You’re either trying to build it or figuring out how to maintain it.
One thing that stops that momentum dead in its tracks?
Customers having 17 tasks assigned to them and not knowing which one is the highest priority.
"It just feels like chaos – whenever I login the list is always too long, no matter how much I get done, I feel like I didn't do enough"
That's just one reason – 3 more below – why project management tools are a terrible way to give customers a great onboarding experience.
Would you invite a pushy used car salesman to a meeting with a new client?
This is exactly what happens when you invite customers to your onboarding plan in a project management tool.
That's before they even get to YOUR product.
This distraction leads to confusion. Confused customers get stuck, not onboarded.
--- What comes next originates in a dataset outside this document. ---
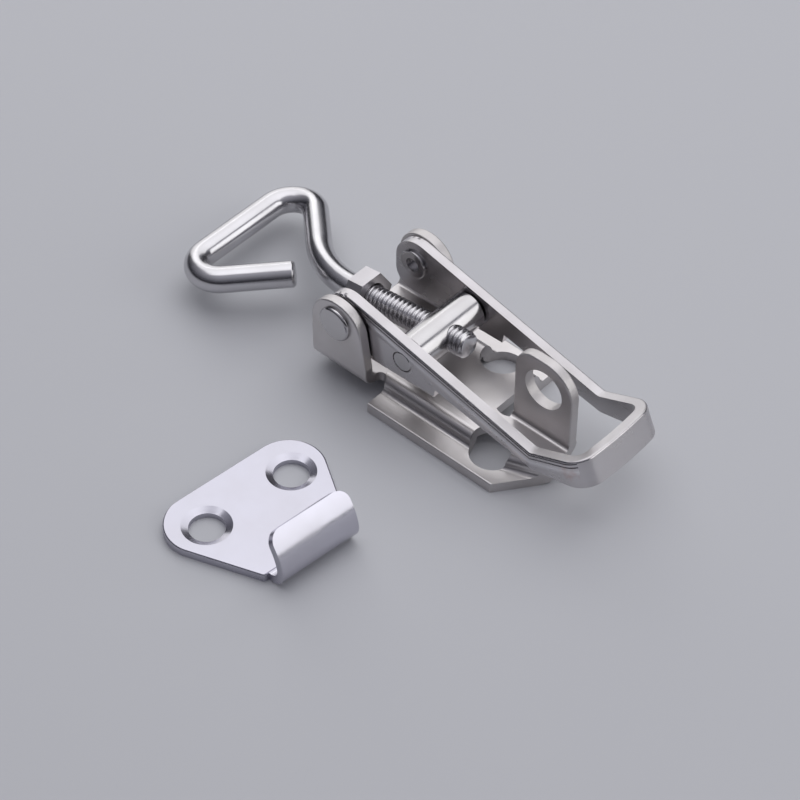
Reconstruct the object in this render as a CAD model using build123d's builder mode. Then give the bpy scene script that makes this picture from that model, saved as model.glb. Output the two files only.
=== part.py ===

Project management tools are notoriously messy because we love to fill them up with every possible task we could work on.
But, you can’t expect your customers to bushwhack their way through the clutter and find a clear path to successful onboarding.
Project management tools feel like "work", customers want "progress".
Customer onboarding is not a check the box exercise.
Successful onboarding results in customers realizing value and adopting your product to reach their desired outcomes.
Ultimately, project management tools cause customers to lose, not build momentum in onboarding.
Here's what to do instead:
Your customers already have a list of tasks to complete in their own project management tool. Instead of giving them the work of deciding what to do next, serve it up to them at the right time.
Your customers signed up to solve a problem that you have solved for customers before. You know the best path to take to help them be successful. Stay focused on that direct path instead of creating an unscoped project.
The more momentum you build with customers, the faster they see value, the faster they go live, and the less likely they are to be thrown off track and get stuck.